3. The Docker daemon
Ensure that the daemon running on each node is healthy and properly managing the container running on the node. To determine this, make sure the Docker daemon is up and running at all times.
4. The Docker container
Since your microservice runs inside a Docker container, you need to ensure that the container is always up and running.
The top metrics here include:
CPU utilization—Watch for actual CPU utilization rates above 95 percent of the allocated CPU
Memory utilization—Create an alert for when memory utilization exceeds 90 percent to avoid maxing out allocated memory
Network I/O—Monitor the network I/O for abnormal network activity
5. The microservice itself
The microservice is the workload that runs within the container. This one is a bit tricky because each proprietary microservice will have its own monitoring interfaces and measures of health. However, if your container is running code within a common framework, that framework may provide standard ways to gauge whether or not your microservice is running well. For example, you can scan the Docker file to automatically detect common services, such as Node.js, Postgres, or RabbitMQ that are specified within the file. You can then monitor a standard characteristic of that service.
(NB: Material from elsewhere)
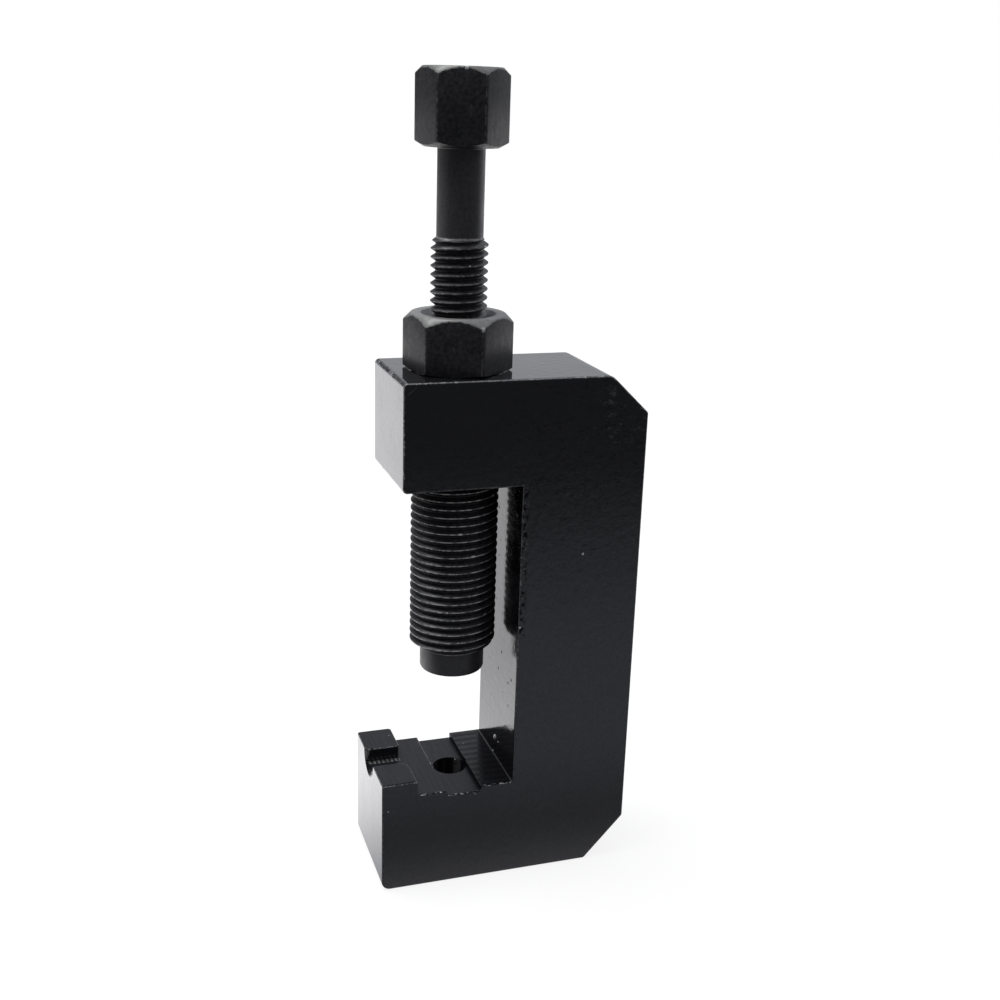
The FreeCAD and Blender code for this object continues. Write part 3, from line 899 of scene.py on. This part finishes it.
def make_bead():
    """Bright beads of bare metal."""
    made, tree, shader = material("bright_bead")
    link = tree.links.new
    spots = noise(tree, surface_of(tree).place, 4000.0, 3.0)
    tone = colours(tree, span(tree, spots, 0.35, 0.6), BEAD_DULL, BEAD_BRIGHT)
    shader.inputs["Metallic"].default_value = 0.4
    link(tone, shader.inputs["Base Color"])
    link(span(tree, spots, 0.3, 0.7, 0.2, 0.4), shader.inputs["Roughness"])
    link(bump(tree, spots, 0.02 * MM), shader.inputs["Normal"])
    return made


# The stage: a pale floor, a studio world, one lamp and the camera

def make_floor():
    """A floor that is white to the camera around the object, and a lit table where the gloss mirrors it."""
    data = bpy.data.meshes.new("floor")
    corners = [
        (-FLOOR_REACH, -FLOOR_REACH, 0.0),
        (FLOOR_REACH, -FLOOR_REACH, 0.0),
        (FLOOR_REACH, FLOOR_REACH, 0.0),
        (-FLOOR_REACH, FLOOR_REACH, 0.0),
    ]
    data.from_pydata(corners, [], [(0, 1, 2, 3)])
    floor = new_object("floor", data)
    made = bpy.data.materials.new("pale_floor")
    made.use_nodes = True
    tree = made.node_tree
    tree.nodes.clear()
    link = tree.links.new
    here = surface_of(tree)
    rays = tree.nodes.new("ShaderNodeLightPath")

    # As seen: paper that takes the shadow, with a glow that makes it white further out.
    paper = tree.nodes.new("ShaderNodeBsdfDiffuse")
    paper.inputs["Color"].default_value = (*FLOOR_PAPER, 1.0)
    glow = tree.nodes.new("ShaderNodeEmission")
    paleness = span(tree, distance(tree, here.across, here.deep), 0.3, 1.2, 0.845, 1.0)
    link(maths(tree, "MULTIPLY", rays.outputs["Is Camera Ray"], paleness), glow.inputs["Strength"])
    seen = tree.nodes.new("ShaderNodeAddShader")
    link(paper.outputs[0], seen.inputs[0])
    link(glow.outputs[0], seen.inputs[1])

    # As mirrored: dim in front of the object, dark beneath it, bright behind it and dimmer further back.
    near = span(tree, here.deep, -0.30, -0.08, 0.08, 0.32)
    close = span(tree, here.deep, -0.06, -0.02, 0.0, -0.12)
    behind = span(tree, here.deep, -0.03, 0.04, 0.0, 1.16)
    further = span(tree, here.deep, 0.03, 0.10, 0.0, -0.30)
    sideways = span(tree, here.across, -0.25, -0.12, 0.65, 1.0)
    tint = colours(tree, span(tree, here.deep, -0.05, 0.02), FLOOR_MIRRORED_NEAR, FLOOR_MIRRORED_FAR)
    mirrored = tree.nodes.new("ShaderNodeEmission")
    link(both(tree, total(tree, near, close, behind, further), sideways), mirrored.inputs["Strength"])
    link(tint, mirrored.inputs["Color"])

    mixed = tree.nodes.new("ShaderNodeMixShader")
    link(rays.outputs["Is Glossy Ray"], mixed.inputs[0])
    link(seen.outputs[0], mixed.inputs[1])
    link(mirrored.outputs[0], mixed.inputs[2])
    end = tree.nodes.new("ShaderNodeOutputMaterial")
    link(mixed.outputs[0], end.inputs["Surface"])
    floor.data.materials.append(made)


def make_world():
    """White to the camera; to the object a soft room, dimmer behind the camera."""
    world = bpy.data.worlds.new("studio")
    bpy.context.scene.world = world
    world.use_nodes = True
    tree = world.node_tree
    tree.nodes.clear()
    link = tree.links.new
    toward = tree.nodes.new("ShaderNodeSeparateXYZ")
    link(tree.nodes.new("ShaderNodeTexCoord").outputs["Generated"], toward.inputs[0])
    across, deep, up = toward.outputs
    front = both(tree, span(tree, deep, -0.7, 0.5, 0.10, 0.46), span(tree, across, -0.25, 0.25, 0.25, 1.0))
    left = span(tree, across, -1.0, 0.2, 0.06, 0.0)
    above = span(tree, up, 0.3, 0.95, 0.0, 0.44)
    right = both(tree, span(tree, across, 0.40, 0.75, 0.0, 0.7), span(tree, up, 0.30, 0.60))
    to_camera = tree.nodes.new("ShaderNodeLightPath").outputs["Is Camera Ray"]
    background = tree.nodes.new("ShaderNodeBackground")
    link(colours(tree, to_camera, WORLD_LIGHT, WORLD_SEEN), background.inputs["Color"])
    link(blend(tree, to_camera, total(tree, front, left, above, right), 1.0), background.inputs["Strength"])
    end = tree.nodes.new("ShaderNodeOutputWorld")
    link(background.outputs[0], end.inputs["Surface"])


def make_lamp():
    """A soft round lamp above and behind the object."""
    data = bpy.data.lights.new("overhead_lamp", "AREA")
    data.shape = "DISK"
    data.size = LAMP_WIDTH
    data.energy = LAMP_POWER
    lamp = new_object("overhead_lamp", data)
    lamp.location = LAMP_PLACE
    aimed = Vector(LAMP_AIM) - Vector(LAMP_PLACE)
    lamp.rotation_euler = aimed.to_track_quat("-Z", "Y").to_euler()


def make_camera():
    """The camera at the photograph's viewing angle."""
    data = bpy.data.cameras.new("camera")
    data.sensor_width = CAMERA_SENSOR
    data.lens = CAMERA_LENS
    data.clip_start = 0.01
    camera = new_object("camera", data)
    camera.location = CAMERA_PLACE
    camera.rotation_euler = [math.radians(turn) for turn in CAMERA_TURN]
    bpy.context.scene.camera = camera


def dress(piece, finish):
    """Give a piece this material alone."""
    piece.data.materials.clear()
    piece.data.materials.append(finish)


make_camera()
make_floor()
make_world()
make_lamp()

paint = make_paint()
main_oxide = make_oxide("black_oxide_steel", MAIN, MAIN_WEAR_AND_PAINTED_LIGHT)
push_oxide = make_oxide("black_oxide_push_screw", PUSH, PUSH_WEAR_AND_PAINTED_LIGHT)
pin_steel = make_bright("hardened_pin_steel", PIN_STEEL, 0.28)
wire_steel = make_bright("spring_steel", SPRING_STEEL, 0.34)

dress(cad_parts["frame"], paint)
dress(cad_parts["extractor_pin"], pin_steel)
dress(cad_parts["main_screw"], main_oxide)
dress(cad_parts["push_screw"], push_oxide)
dress(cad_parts["return_spring"], wire_steel)

main_screw = make_main_screw()
dress(main_screw, main_oxide)
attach(main_screw, "main_screw")
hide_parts("main_screw")

push_screw = make_push_screw()
dress(push_screw, push_oxide)
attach(push_screw, "push_screw")
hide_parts("push_screw")

nibs = make_nibs()
dress(nibs, make_bead())
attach(nibs, "frame")

spring = make_spring()
dress(spring, wire_steel)
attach(spring, "return_spring")
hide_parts("return_spring")
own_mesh(spring)

bpy.context.scene.view_settings.view_transform = "Standard"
For example, if you know that Postgres is running in your container, you can feed it a stream of test data to make sure that it's working correctly. While you can't automatically monitor every piece of proprietary code, you can automatically monitor the common frameworks in which it runs. In this case, your vital signs will depend on the framework you're monitoring. These may range from reading simple metrics using a single API call to sending more elaborate SQL statements.
By using an adaptive approach to monitoring Docker, you can automatically manage the rapidly changing set of containers that make up your Dockerized application. As long as your monitoring system can automatically detect new containers, you can get an accurate picture of health at each of the five levels in the Docker infrastructure hierarchy.